--- What is being asked ---
Give the data below again, word for word.

[Start Source data]

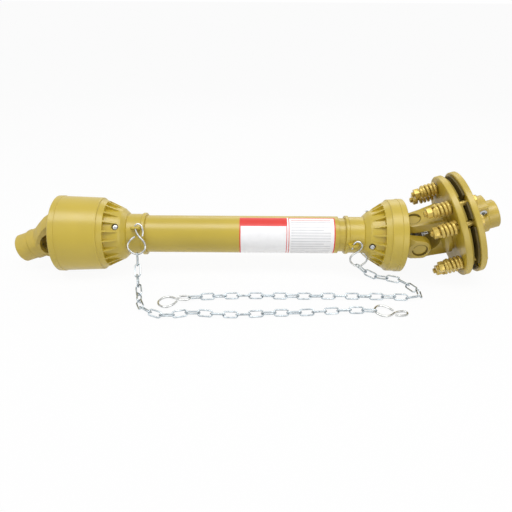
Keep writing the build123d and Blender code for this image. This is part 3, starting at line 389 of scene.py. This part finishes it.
def gold_coat():
    # glossy yellow coat on the springs and fasteners
    material, tree, shader = start_material("gold_zinc")
    if tree is None:
        return material
    base = bpy.context.scene.shaft_finish.gold
    tint = ramp(tree, object_noise(tree, 70, 3), [(0.3, shade(base, 0.88)), (0.7, shade(base, 1.08))])
    tree.links.new(tint, shader.inputs["Base Color"])
    shader.inputs["Metallic"].default_value = 0.35
    rough = ramp(tree, object_noise(tree, 150, 2), [(0.3, grey(0.22)), (0.75, grey(0.32))])
    tree.links.new(rough, shader.inputs["Roughness"])
    normal = bump(tree, object_noise(tree, 160, 2), 0.06, 0.0003, rounded_edges(tree, 0.0004))
    tree.links.new(normal, shader.inputs["Normal"])
    return material


def bright_zinc(name="bright_zinc", base=None):
    # bright plating, clouded by handling
    material, tree, shader = start_material(name)
    if tree is None:
        return material
    if base is None:
        base = bpy.context.scene.shaft_finish.zinc
    tint = ramp(
        tree, object_noise(tree, 160, 4),
        [(0.3, shade(base, 0.62)), (0.5, shade(base, 1.0)), (0.72, shade(base, 1.45))],
    )
    tree.links.new(tint, shader.inputs["Base Color"])
    shader.inputs["Metallic"].default_value = 1.0
    rough = ramp(tree, object_noise(tree, 300, 3), [(0.3, grey(0.16)), (0.75, grey(0.34))])
    tree.links.new(rough, shader.inputs["Roughness"])
    normal = bump(tree, object_noise(tree, 500, 3), 0.10, 0.0002)
    tree.links.new(normal, shader.inputs["Normal"])
    return material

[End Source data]

--- Written answer ---
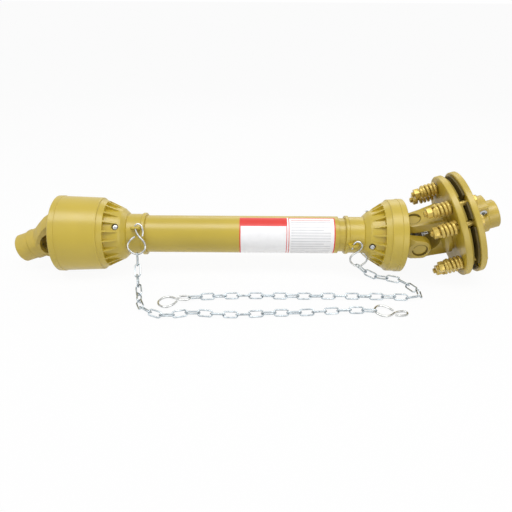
Keep writing the build123d and Blender code for this image. This is part 3, starting at line 389 of scene.py. This part finishes it.
def gold_coat():
    # glossy yellow coat on the springs and fasteners
    material, tree, shader = start_material("gold_zinc")
    if tree is None:
        return material
    base = bpy.context.scene.shaft_finish.gold
    tint = ramp(tree, object_noise(tree, 70, 3), [(0.3, shade(base, 0.88)), (0.7, shade(base, 1.08))])
    tree.links.new(tint, shader.inputs["Base Color"])
    shader.inputs["Metallic"].default_value = 0.35
    rough = ramp(tree, object_noise(tree, 150, 2), [(0.3, grey(0.22)), (0.75, grey(0.32))])
    tree.links.new(rough, shader.inputs["Roughness"])
    normal = bump(tree, object_noise(tree, 160, 2), 0.06, 0.0003, rounded_edges(tree, 0.0004))
    tree.links.new(normal, shader.inputs["Normal"])
    return material


def bright_zinc(name="bright_zinc", base=None):
    # bright plating, clouded by handling
    material, tree, shader = start_material(name)
    if tree is None:
        return material
    if base is None:
        base = bpy.context.scene.shaft_finish.zinc
    tint = ramp(
        tree, object_noise(tree, 160, 4),
        [(0.3, shade(base, 0.62)), (0.5, shade(base, 1.0)), (0.72, shade(base, 1.45))],
    )
    tree.links.new(tint, shader.inputs["Base Color"])
    shader.inputs["Metallic"].default_value = 1.0
    rough = ramp(tree, object_noise(tree, 300, 3), [(0.3, grey(0.16)), (0.75, grey(0.34))])
    tree.links.new(rough, shader.inputs["Roughness"])
    normal = bump(tree, object_noise(tree, 500, 3), 0.10, 0.0002)
    tree.links.new(normal, shader.inputs["Normal"])
    return material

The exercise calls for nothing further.